Is he surprised that, at 22, Murray has not yet won his first Grand Slam title? "How old was I?" says Federer. He was 21. "I'm not that surprised. How many serious chances has he had to win a Slam now? Maybe six, when he's been a real contender? Before that it would have been a bit of a surprise.

"It's not that easy. I was favourite to win the French Open in 2003 and I lost in the first round in straight sets. He's done better than I did! Of course I never expected to be as dominant or as good after that, but sometimes you just have to wait and see. But at the same time he's come close a couple of times. He made the final against me [at the 2008 US Open] and the semi-finals at Wimbledon, and was able to handle the pressure there. I think he's not far off."

Woods becomes the model parent for Federer

If Roger Federer needed inspiration to maintain his winning ways after becoming a father, he need look no further than Tiger Woods, who has become a good friend. The world's best golfer has two children, the first of them born two years ago. Although the flow of victories may have slowed, the American remains the man to beat.

"When you do something best in life, you don't really want to give that up – and for me it's tennis and for him it's golf," Federer says. "Next to that I think we love being fathers of kids. And being a husband is for me as big a priority as being a father."

Although opportunities to see each other are rare, Federer and Woods support each other whenever possible and stay in contact by telephone and by text. In terms of major victories, Woods held the lead over Federer for a while, but he has been stuck on 14 since last year's US Open, four behind Jack Nicklaus's all-time record. Federer's victories this year at the French Open and Wimbledon took him on to 15 Grand Slam titles, eclipsing the previous record held by Pete Sampras.

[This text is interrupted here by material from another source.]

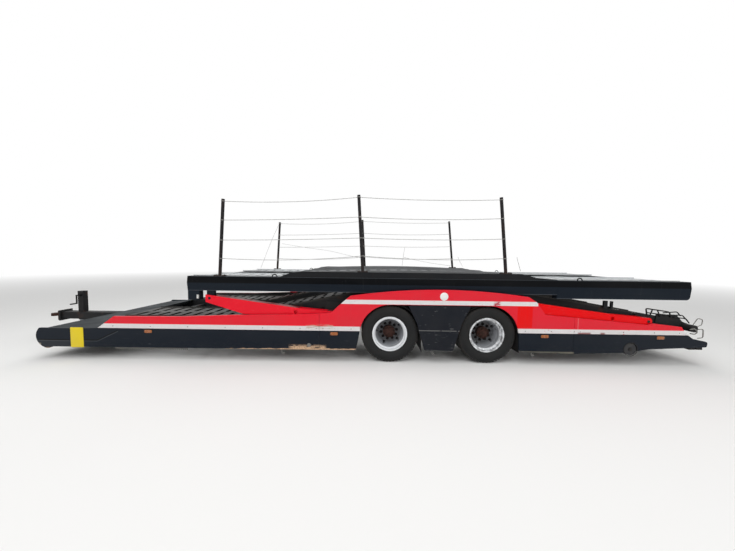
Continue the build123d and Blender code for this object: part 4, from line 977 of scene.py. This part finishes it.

Although Woods won in Melbourne last weekend, the American does not have to travel as far afield or as regularly as Federer. Three of golf's four majors are staged in the United States, which also hosts a year-round tour. Tennis, in contrast, visits numerous countries around the world. The four Grand Slam tournaments are staged in three different continents, while Masters Series events are held in cities as far apart as Shanghai, Cincinnati and Madrid.

Does Federer envy Woods for being able to stay closer to home for longer periods during the year? "That's his advantage, but not really," Federer says. "I don't mind travelling the world. Sure, at times it's hard, but we're both a little a bit in control of our own schedules. We can play as much as we want.

"Of course there are some rules and regulations and if you want to be the best player in the world you have certain commitments and there are other things you want to do on your own behalf because you love the sport too much. And sitting at home on the couch isn't that fulfilling.

"I always said I love travelling the world and going to all those great cities. I consider myself very fortunate. I'm not sure that I would want the tour just to be in Europe. Sure that would make it easier for the family, but that's not the way it is. You can't change it."

Federer has always had strong family bonds but agrees his focus had shifted since the birth of his twins. "Before, I guess, mum and dad were everything, but now, in my case, I had two new girls and all of a sudden they're completely dependent on you and there's a third generation. It's a funny shift all of a sudden. You have the babies, you have yourself and then you have your parents. Unfortunately I don't have grandparents any more.

"All of a sudden it makes you realise even more what your own parents did for you and how much you owe them, although at the same time I always knew that. I think that's the nice part of becoming a parent."